Licenses, Github and OCamlbuild

A few organizational changes are landing in 4.03 that I think are worth noting. First, OCaml development is officially moving from Subversion to Git, with Github as the primary coordination point for OCaml development.

Second, OCaml’s license is changing from the somewhat awkward and rarely used QPL, to LGPLv2 with a linking exception. The latter had already been used for various libraries distributed with the compiler. But, acknowledging the fact that more and more of the guts of the compiler are being used as libraries for a variety of reasons, it was recently decided to move everything to LGPLv2.

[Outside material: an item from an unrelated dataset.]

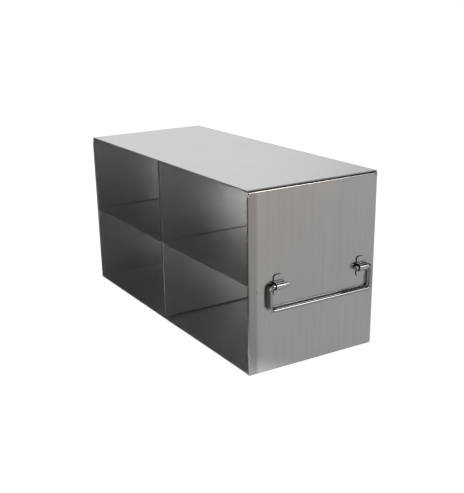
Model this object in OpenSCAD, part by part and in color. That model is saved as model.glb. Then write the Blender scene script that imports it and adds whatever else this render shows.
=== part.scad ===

And finally, ocamlbuild is being moved out of the core OCaml distribution. This is one in a series of decisions to break out software that was previously bundled together with OCaml. This allows the core team to focus more on the core compiler itself, and makes the exported projects freer to make changes on whatever schedule they see fit.

I think keeping the OCaml distribution lean is an excellent strategic decision, allowing the core team to focus on the compiler itself, and allowing tooling and libraries to be worked on independently.

Together, these are all small changes. But they’re part of a trend towards making OCaml development simpler and more agile.

What’s missing

There are a number of much anticipated features that haven’t made it into this release. In particular, the multicore GC, which at one point had been expected to land in 4.03, has been pushed back, likely to 4.04. Algebraic effects, which are in part motivated by the multicore GC, also didn’t make it.

And finally, modular implicits, which are intended to provide typeclass-like functionality for OCaml, are not in this release either. That said, they’re being actively worked on, and I’m expecting there will be more news about those in the next six months.

All in, it’s been a pleasure watching this release take shape. And just as important as what got in is what didn’t. Despite a greatly increased rate of change, the process is quite conservative – nonsense features just don’t make it in. My gratitude goes out to the core team for their safekeeping of the language.